10/10
Fly Me To The Moon.
9 March 2014
Warning: Spoilers
You can't help comparing "Cosmos: A Space Time Odyssey" to the original "Cosmos" from thirty years ago, hosted by Carl Sagan. Among the first things you notice about the new show is that the graphics are, well, light years ahead of "Cosmos". The set of the "space craft" -- what there is of it -- looks less like a 2050 suite in a Las Vegas hotel. The music is more dramatic. And Neil DeGrasse Tyson is the host because Sagan is no longer with us.

Tyson is not Sagan. He's pleasant, looks good, sounds convincing, but there are times when his narration acquires a sing-song quality that turns the explanation into an address to a group of kids on a field trip from some nearby middle school. He's not Sagan, but then who is? I liked Sagan a great deal. He was of the moment -- longish hair, cool looking, bell bottom trousers, and he smoked grass once in a while. I also liked him because he was on the faculty when I was in graduate school and he could have chosen to drop in on my comprehensive oral exams and ask me what life would look like on a planet identical to earth except for a complete absence of calcium. (He didn't.)

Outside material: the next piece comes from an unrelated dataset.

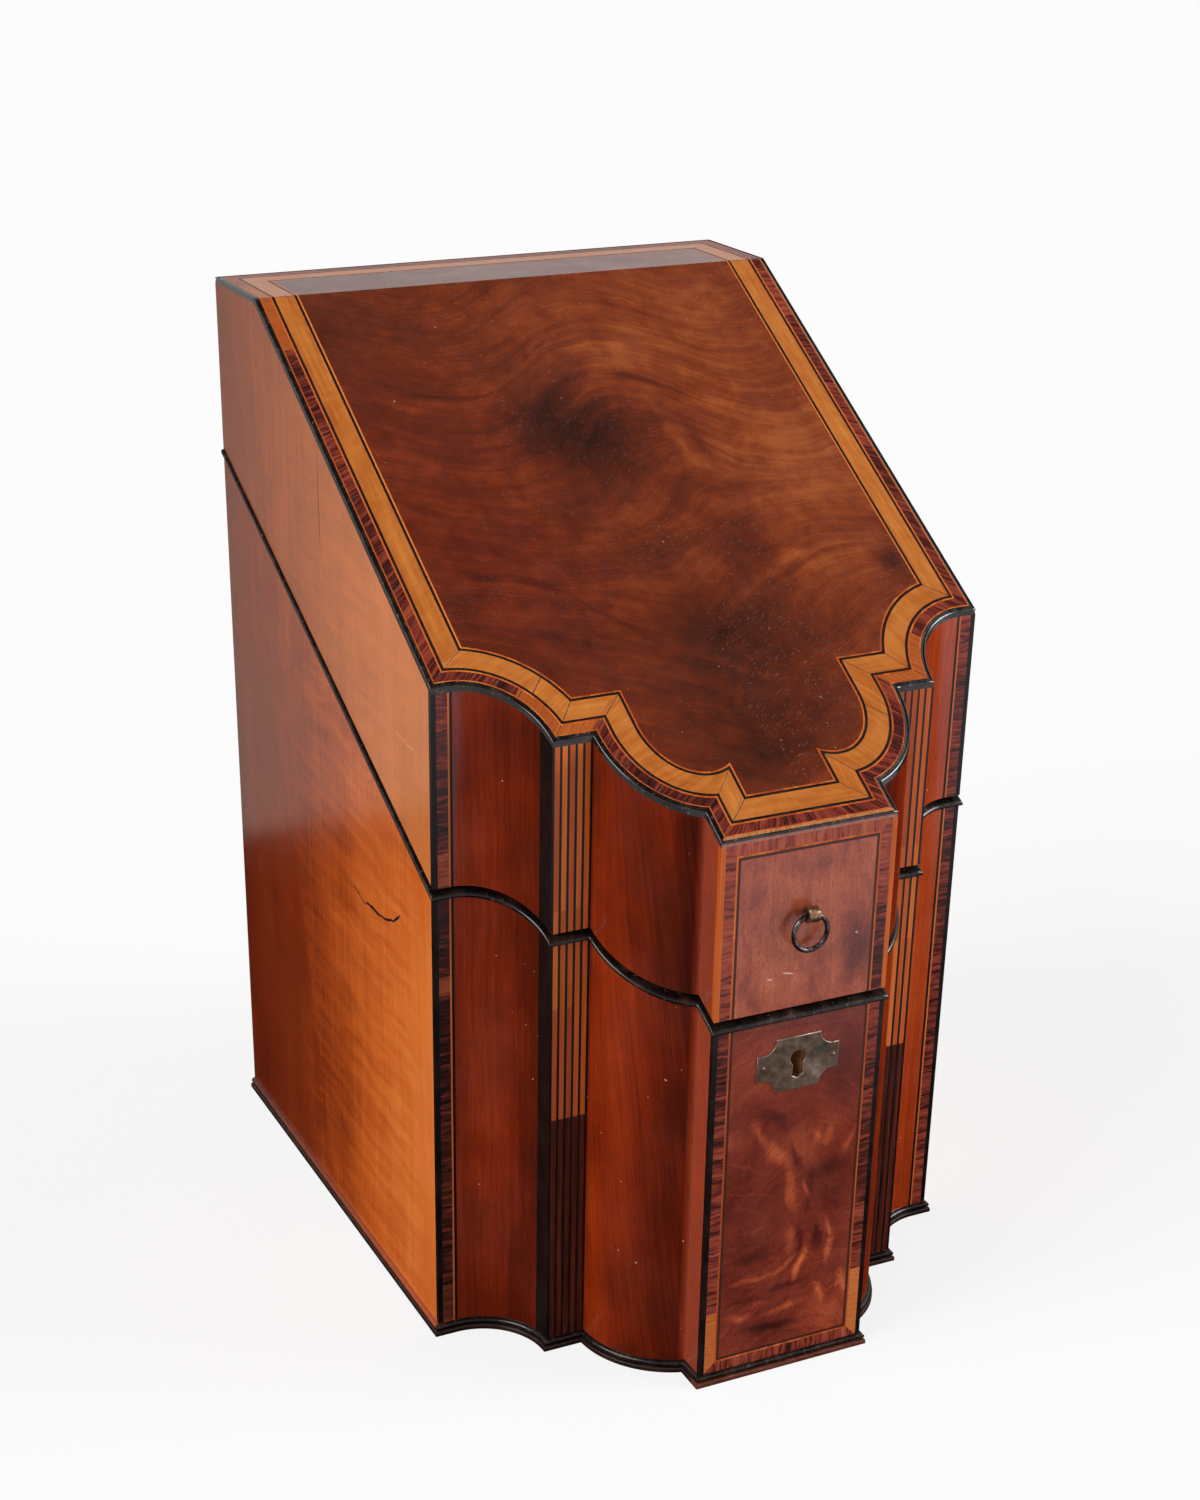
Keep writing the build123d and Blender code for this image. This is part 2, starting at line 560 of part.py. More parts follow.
# --- Link plate on the lid ----------------------------------------------------------------------
rail_x = BLOCK_W / 2 - WALL
rail = cell(-rail_x, rail_x, lock_front, lock_back) & between(lid_line, lambda y: lid_line(y) + 2 * WALL)
plate_half = LOOP_X + 2 * LOOP_W
link = loop_plane * (Pos(0, 0, PLATE_T / 2) * Box(2 * plate_half, LOOP_W + 3, PLATE_T))
for x in (-LOOP_X, LOOP_X):
    link += Pos(x, 0, 0) * (loop_plane * loop(0))
link_screws = []
for x in (-plate_half + LOOP_W / 2 + 1, 0, plate_half - LOOP_W / 2 - 1):
    link_screws.append(screw(on_line(x, lock_mid, lid_line, -1)))
parts["lid_lock_rail"] = rail
carve(["lid_lock_rail"], [link])
carve(["lid_lock_rail", "lid_centre_block"], link_screws)
parts["link_plate"] = link
carve(["link_plate"], link_screws)
parts["link_screws"] = group(*link_screws)

# --- Escutcheon ---------------------------------------------------------------------------------
half_w = ESCUTCHEON_W / 2
half_h = ESCUTCHEON_H / 2
face_y = Y_BLOCK - ESCUTCHEON_PROUD
plate = Box(ESCUTCHEON_W, ESCUTCHEON_T, ESCUTCHEON_H)
for sx in (-1, 1):
    for sz in (-1, 1):
        scoop = Rot(90, 0, 0) * Cylinder(ESCUTCHEON_CUT, 2 * ESCUTCHEON_T)
        plate -= Pos(sx * (half_w - ESCUTCHEON_TAB), 0, sz * half_h) * scoop
        tab = Box(2 * ESCUTCHEON_TAB, 2 * ESCUTCHEON_T, 2 * ESCUTCHEON_CUT)
        plate -= Pos(sx * half_w, 0, sz * half_h) * tab
plate_z = key_z - ESCUTCHEON_LOW
plate = Pos(0, face_y + ESCUTCHEON_T / 2, plate_z) * plate
pin_x = half_w - ESCUTCHEON_TAB
plate_pins = []
for sx in (-1, 1):
    stem = Pos(sx * pin_x, Y_BLOCK + WALL / 4, plate_z) * (Rot(90, 0, 0) * Cylinder(ESCUTCHEON_PIN_R, WALL / 2 + 1))
    dome = Pos(sx * pin_x, face_y - PIN_DOME_H + PIN_DOME_R, plate_z) * Sphere(PIN_DOME_R)
    plate_pins.append((stem & cell(-WIDTH, WIDTH, face_y, FAR)) + (dome & cell(-WIDTH, WIDTH, NEAR, face_y)))
carve(["base_block_veneer"], [plate])
for name in ("base_block_veneer", "base_centre_block"):
    carve([name], [keyhole(NEAR, lock_front + 1)] + plate_pins)
parts["escutcheon"] = plate - keyhole(NEAR, lock_front)
carve(["escutcheon"], plate_pins)
parts["escutcheon_pins"] = group(*plate_pins)

# --- Pull on the lid block ----------------------------------------------------------------------
block_low_z = lid_line(Y_BLOCK)
eye_z = block_low_z + EYE_AT * (block_top + STRING - block_low_z)
eye_y = Y_BLOCK - EYE_OUT
shank_end = Y_BLOCK + WALL - VENEER
shank_l = shank_end - (eye_y + EYE_R)
band = Pos(0, eye_y, eye_z) * (Rot(0, 90, 0) * (Cylinder(EYE_R, EYE_W) - Cylinder(EYE_BORE, 2 * EYE_W)))
shank = Pos(0, shank_end - shank_l / 2, eye_z) * (Rot(90, 0, 0) * Cylinder(EYE_SHANK, shank_l + FINE_LINE))
shank = shank & cell(-WIDTH, WIDTH, NEAR, shank_end)
parts["ring_eye"] = band + shank
carve(["lid_block_veneer", "lid_centre_block"], [shank])
sag = RING_R - sqrt(RING_R ** 2 - (EYE_W / 2) ** 2)
swing_z = eye_z - (EYE_BORE - RING_WIRE - sag - FIT)
parts["pull_ring"] = Pos(0, eye_y, swing_z - RING_R) * (Rot(90, 0, 0) * Torus(RING_R, RING_WIRE))

os.makedirs("parts", exist_ok=True)
for name, shape in parts.items():
    export_step(group(shape), f"parts/{name}.step")
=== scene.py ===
from math import atan, atan2, cos, hypot, pi, radians, sin, sqrt
from random import Random

import bmesh
import bpy
from mathutils import Euler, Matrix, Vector


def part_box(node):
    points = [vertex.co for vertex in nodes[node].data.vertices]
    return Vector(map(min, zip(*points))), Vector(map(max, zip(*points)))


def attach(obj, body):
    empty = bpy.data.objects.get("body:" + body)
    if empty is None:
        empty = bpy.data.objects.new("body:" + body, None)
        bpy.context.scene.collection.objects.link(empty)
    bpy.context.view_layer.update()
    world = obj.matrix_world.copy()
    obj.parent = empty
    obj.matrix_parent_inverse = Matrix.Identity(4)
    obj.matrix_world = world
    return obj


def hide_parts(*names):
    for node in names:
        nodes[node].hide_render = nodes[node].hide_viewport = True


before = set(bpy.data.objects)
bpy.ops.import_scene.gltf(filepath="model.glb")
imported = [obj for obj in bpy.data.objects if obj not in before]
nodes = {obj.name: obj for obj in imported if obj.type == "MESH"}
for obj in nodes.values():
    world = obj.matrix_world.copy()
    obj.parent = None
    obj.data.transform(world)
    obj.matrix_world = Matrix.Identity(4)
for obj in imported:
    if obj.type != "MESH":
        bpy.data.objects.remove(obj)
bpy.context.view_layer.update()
MM = 0.001


def link_new(name, data):
    made = bpy.data.objects.new(name, data)
    bpy.context.scene.collection.objects.link(made)
    return made


# --- Camera ---
PHOTO_WIDTH = 1200        # pixels
PHOTO_HEIGHT = 1500
FOCAL_PIXELS = 2479.7
CENTRE_X = 545.0          # where the optical axis meets the picture
CENTRE_Y = 970.0
SENSOR = 36.0             # millimetres along the picture's longer side
CAMERA_PLACE = (-0.42697, -0.84034, 0.56724)        # metres
CAMERA_TURN = (63.858, -0.442, -24.893)             # degrees

camera_data = bpy.data.cameras.new("camera")
camera_data.sensor_width = SENSOR
camera_data.lens = SENSOR * FOCAL_PIXELS / PHOTO_HEIGHT
camera_data.shift_x = (PHOTO_WIDTH / 2 - CENTRE_X) / PHOTO_HEIGHT
camera_data.shift_y = (CENTRE_Y - PHOTO_HEIGHT / 2) / PHOTO_HEIGHT
camera = link_new("camera", camera_data)
camera.location = CAMERA_PLACE
camera.rotation_euler = Euler([radians(turn) for turn in CAMERA_TURN])
bpy.context.scene.camera = camera

# --- The box's own sizes, in millimetres ---
lid_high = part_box("lid_side_veneer")[1]
HALF_WIDTH = lid_high.x / MM
Y_REAR = lid_high.y / MM
Y_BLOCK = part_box("base_block_veneer")[0].y / MM
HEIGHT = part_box("lid_flame_veneer")[1].z / MM
TOP_FLAT = 49.0           # level part of the lid, from the back
SLOPE_FRONT_Z = 271.8     # height of the lid's slope over the corner strips
BLOCK_PROJECTION = 74.0   # centre block in front of the corner strips
CORNER_FLAT = 7.0
COVE_R = 28.0
COVE_STOP = 1.0           # the cove ends this far short of a quarter circle
PILASTER_W = 16.0
OVOLO_SWEEP = 0.84        # the ovolo's radius as a share of its chord
BLOCK_HALF = 36.0
BLOCK_RETURN = 12.2       # flat side of the centre block
LID_FRONT_Z = 194.3       # the lid's lower edge over the corner strips
LID_BACK_Z = 304.6        # and at the back
GAP_FRONT = 2.0           # the lid stands off the rim at the corner strips
GAP_BACK = 0.3            # and nearly meets it at the back
BEAD = 2.2                # height of the rim bead, its projection and the part let in
BEAD_OUT = 1.2
BEAD_IN = 3.0
FILLET_H = 2.0            # fillet at the foot, under the plinth bead
FILLET_OUT = 2.0
FILLET_ROUND = 0.5
PLINTH_BEAD = 2.6
PLINTH_BEAD_OUT = 1.6
PLINTH_BEAD_IN = 0.1
VENEER = 1.0
STRING = 2.0              # square strings at the arrises
ARRIS_ROUND = 0.6
ARRIS_STEPS = 4
CROSSBAND_OUT = 2.5       # crossbanding on the top, from the edge
CROSSBAND_IN = 6.4
SATIN_OUT = 8.2
SATIN_IN = 16.4
BAND = 4.4                # crossbanding on the upright faces
FLUTE_PITCH = 3.0

Y_CORNER = Y_BLOCK + BLOCK_PROJECTION
Y_PILASTER = Y_CORNER - COVE_R + COVE_STOP
Y_BREAK = Y_REAR - TOP_FLAT
COVE_X = HALF_WIDTH - CORNER_FLAT
PILASTER_OUT_X = COVE_X - sqrt(COVE_R ** 2 - COVE_STOP ** 2)
PILASTER_IN_X = PILASTER_OUT_X - PILASTER_W
SLOPE = (HEIGHT - SLOPE_FRONT_Z) / (Y_BREAK - Y_CORNER)
SLOPE_COS = cos(atan(SLOPE))
RIM_SLOPE = (LID_BACK_Z - LID_FRONT_Z) / (Y_REAR - Y_CORNER)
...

But that doesn't matter. As host, Tyson may not be as familiar a figure as Sagan was -- God, Sagan was all over the telly -- but he's likable in his own right. And there is no question of his knowing his subject, beginning at the Bronx High School of Science and reaching dazzling heights thereafter.

There is an expectable amount of continuity between this program, which is a sort of up-dated sequel, and the original. One writer, Ann Druyan, had a hand in both. So we have the cosmic calendar which reduces the chronology of the universe to a single year. And even some expressions are carried over -- "star stuff." I can't wait until Tyson gets to Sagan's awesome "holy of holies." I thrilled the first time around.

I do have a problem though, regarding chronology. "Cosmos" appeared in 1980. This show is appearing in 2014. Let's see. Sums were never my forte, but my pocket calculator tells me that 2014 minus 1980 is equal to 34. That means I'm 34 years older than I was when I watched the original. I hope Tyson is all finished dealing with the dimension of time. Let's move on to something else in the next episode -- pronto.

Anyway, if he's so smart I'd have some questions for him. If the universe or universes are expanding, what are they expanding INTO? And if everything that exists started with the Big Bang of 13 billion years ago, what caused that Big Bang in the first place? And where did all those original hydrogen atoms COME from? Who's pulling the wool over whose eyes around here? Of course that gets us into metaphysics and he has nothing to say about it in this introductory episode, the only one I've seen. Judging from his Wikipedia entry, he'll have something to say about it later, and it won't make everyone happy. But, man, we need his messages now more than ever.